Although Paatal Lok admirably resists the temptation to stretch into another season, its denouement is hurried and unconvincing. The loose ends are assembled into a big and messy heap, and some characters introduced late into the narrative barely register. The series creators fall back on one of the most tired tricks in the conspiracy thriller rulebook to make their point – if you cannot believe it, then it must be true.
Sometimes sluggish and sometimes rushed, the series gets by on slick production values and strong performances. The background score, by Benedict Taylor and Naren Chandavarkar, sets the tone, with ominous industrial sounds suggesting some monstrous beast being forged in a raging furnace.
The players who stand out in an uneven cast are Anurag Arora as Hathi Ram’s superior, Ishwak Singh as Hathi Ram’s assistant, Swastika Mukherjee as Sanjeev’s beleaguered wife, and Vipin Sharma as the Deputy Commissioner of Police.

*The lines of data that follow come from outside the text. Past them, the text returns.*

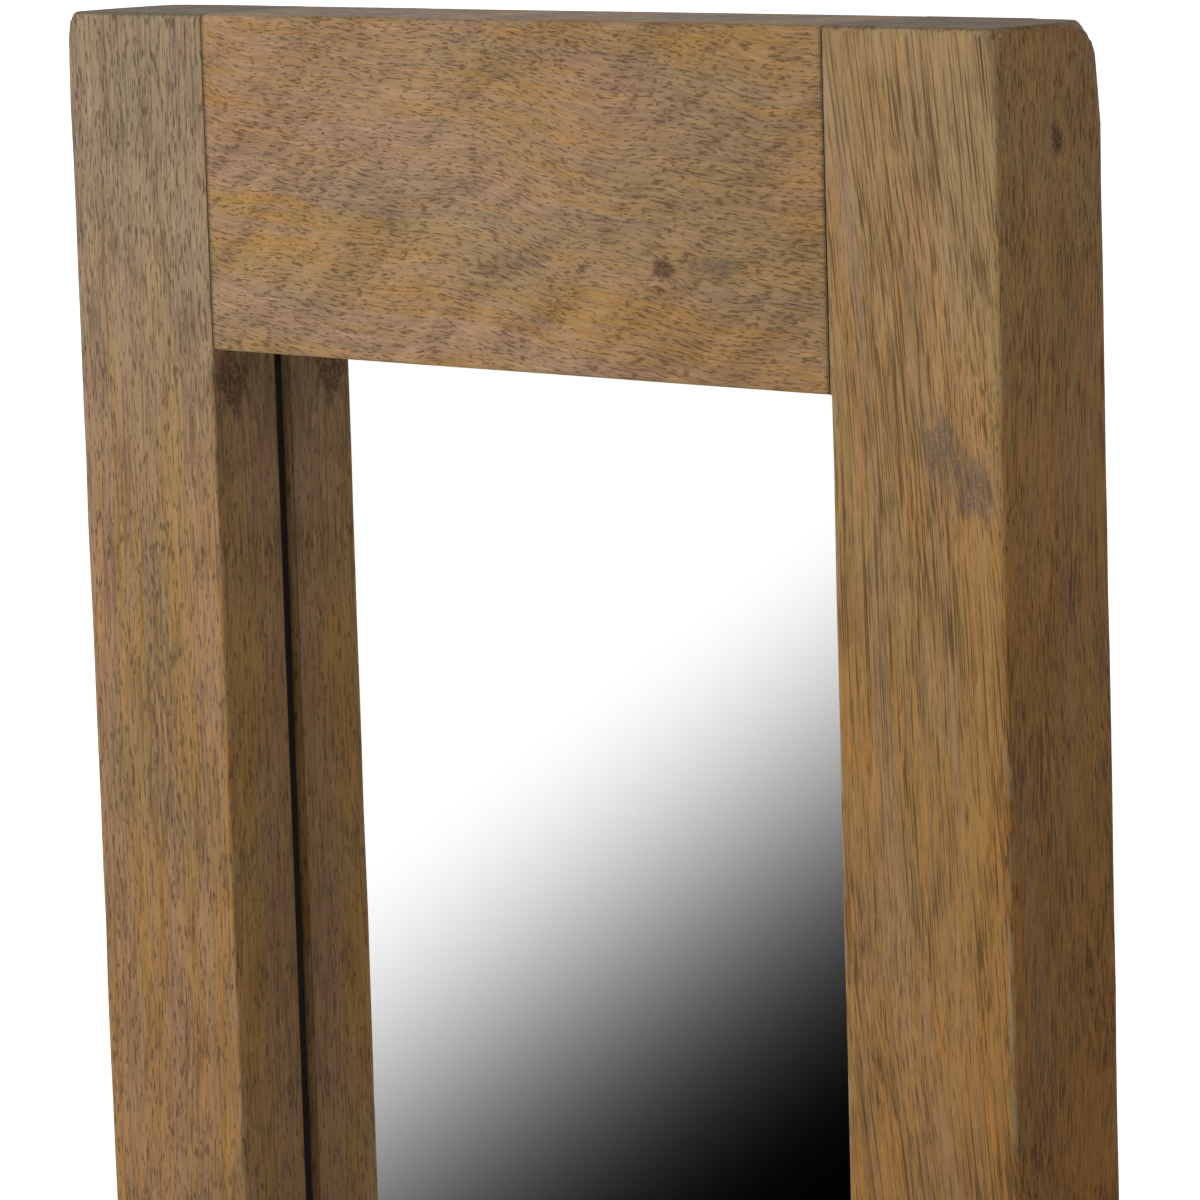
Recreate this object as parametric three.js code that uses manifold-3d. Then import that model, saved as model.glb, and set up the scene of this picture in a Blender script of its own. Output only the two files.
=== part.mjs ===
// Cheval floor mirror in solid mango wood: a thick-framed dressing mirror that swings between two posts.
// Millimetres, +Z up. The origin is on the floor below the middle of the mirror, which faces -Y.
// Left and right are as seen by someone who stands in front of the glass: left is -X.
import * as THREE from "three";
import { mergeVertices } from "three/addons/utils/BufferGeometryUtils.js";
import Module from "manifold-3d";

const wasm = await Module();
wasm.setup();

// ---------- Driving dimensions ----------

const fitGap = 0.3; // left between pieces that touch
const roundSides = 32; // flats on a bored or turned piece
const smallSides = 20; // flats on dowels, screws and bolts

// Mirror frame: two stiles that run the full height, with the rails butted between them.
const frameWidth = 400;
const frameHeight = 1500;
const frameDepth = 50;
const stileWidth = 66;
const topRailHeight = 110;
const bottomRailHeight = 110;
const edgeEase = 2.5; // outer arrises, rubbed round
const innerEase = 1.5; // arrises along the sight edge
const endEase = 0.8; // arrises across the ends

// Glass rebate and back.
const lipDepth = 28; // from the front face to the back of the lip round the glass
const rebateWidth = 10; // lip that laps over the glass
const glassThickness = 4;
const glassEdgeGap = 1.5;
const cushionThickness = 2.8; // felt strip between lip and glass
const cushionWidth = 4;
const stripInset = 4; // felt and packing strips, back from the sight edge
const packingWidth = 5;
const backPanelThickness = 5;
const panelLedge = 10; // ledge outside the glass rebate that the back panel is screwed to
const panelEdgeGap = 1;

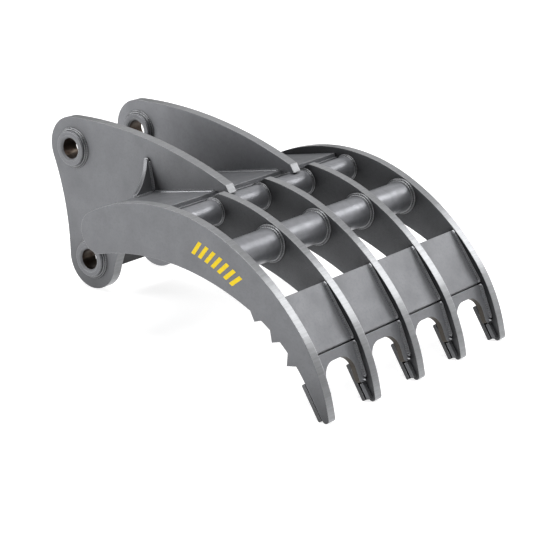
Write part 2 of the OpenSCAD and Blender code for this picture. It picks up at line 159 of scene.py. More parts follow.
# Each light is broad and far off: the way it comes from and its width in degrees. Its strength is
# the setting of the same name
LIGHTS = {
    "side_light": ((-0.70, -0.70, 0.14), 40),
    "far_light": ((0.25, 0.96, 0.14), 40),
    "front_light": ((0.99, 0.0, 0.14), 40),
    "top_light": ((0.05, -0.05, 1.0), 50),
    "back_light": ((-0.41, 0.70, 0.59), 50),
    "edge_light": ((0.32, 0.74, 0.59), 26),
}
FLOOR_CENTRE = (0.6, 0.0)
FLOOR_HALF = 30
# The floor lies this far below the tips
FLOOR_DROP = 0.0005

# The camera as fitted to the photograph: its focal length in pixels, and the picture's width
FOCAL_PIXELS = 1856.655
PICTURE_PIXELS = 533
SENSOR_MM = 36
CAMERA_AT = (3.95495, -3.98443, 1.66787)
# The columns are the camera's right, up and backward directions in the part's frame
CAMERA_TURN = Matrix(((0.7610487, -0.2517151, 0.5978665),
                      (0.6476966, 0.2437495, -0.7218555),
                      (0.0359723, 0.9366033, 0.3485402)))


# Settings

class RakePaint(bpy.types.PropertyGroup):
    side: bpy.props.FloatVectorProperty(
        name="Ears and tines", description="Paint on the rolled faces of the ears and tines",
        subtype="COLOR", size=3, min=0, max=1, default=linear("#616265"))
    # Painted light: a lighter copy of the ears' and tines' paint, for light that the lamps don't
    # give the flat plates
    flat: bpy.props.FloatVectorProperty(
        name="Flat plates", description="Paint on the deck and on the plates between the tines",
        subtype="COLOR", size=3, min=0, max=1, default=linear("#707174"))
    cut: bpy.props.FloatVectorProperty(
        name="Cut edges", description="Paint on the flame-cut edges of the plates",
        subtype="COLOR", size=3, min=0, max=1, default=linear("#868789"))
    # Rubbed paint on corners and weld crests, together with painted highlight there
    rubbed_paint_and_highlight: bpy.props.FloatVectorProperty(
        name="Corners", description="Thin paint where a corner has been rubbed",
        subtype="COLOR", size=3, min=0, max=1, default=linear("#A9AAAC"))
    # Painted light: a lighter copy of the plates' paint, for the broad light on the tubes
    tube: bpy.props.FloatVectorProperty(
        name="Tubes", description="Paint on the drawn tubes",
        subtype="COLOR", size=3, min=0, max=1, default=linear("#808185"))
    bead: bpy.props.FloatVectorProperty(
        name="Weld beads", description="Paint on the weld beads",
        subtype="COLOR", size=3, min=0, max=1, default=linear("#68696C"))
    # Painted shade: a dark brown for the shade on the arch plates' faces that don't look along the
    # rolled way, not a real cutting scale
    scale: bpy.props.FloatVectorProperty(
        name="Cutting scale", description="Dark brown scale on the cut faces of the arches",
        subtype="COLOR", size=3, min=0, max=1, default=linear("#37322C"))
    strip: bpy.props.FloatVectorProperty(
        name="Wear strips", description="Hard plate under the tips",
        subtype="COLOR", size=3, min=0, max=1, default=linear("#505154"))
    bore: bpy.props.FloatVectorProperty(
        name="Bores", description="Bare turned steel in the bores",
        subtype="COLOR", size=3, min=0, max=1, default=linear("#3C342D"))
    rust: bpy.props.FloatVectorProperty(
        name="Bore rust", description="Light rust that blooms in the bores",
        subtype="COLOR", size=3, min=0, max=1, default=linear("#3A2B21"))
    mark: bpy.props.FloatVectorProperty(
        name="Marking bars", description="Yellow enamel on the marking bars",
        subtype="COLOR", size=3, min=0, max=1, default=linear("#CCB004"))


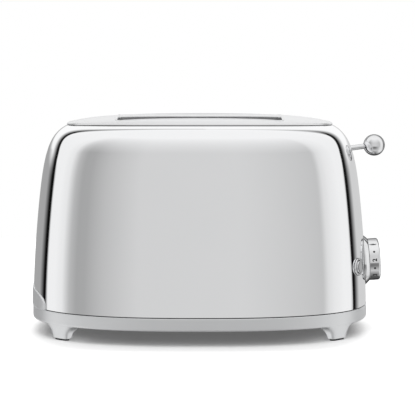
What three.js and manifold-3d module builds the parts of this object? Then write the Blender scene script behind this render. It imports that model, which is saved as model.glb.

Hathi Ram remains the most compelling character, both because of the love with which he has been written and the finesse with which he has been portrayed. Jaideep Ahlawat, among the finest actors working in Hindi cinema at present, turns out one of his richest and most layered performances. Ahlawat adds his own details to a character whose world-weariness is straight out of the scriptwriter’s manual – a subtle shift of expression here, a perfectly timed shoulder slump there. He never misses a beat, whether chasing demons within and without or simply trying to get through the workday.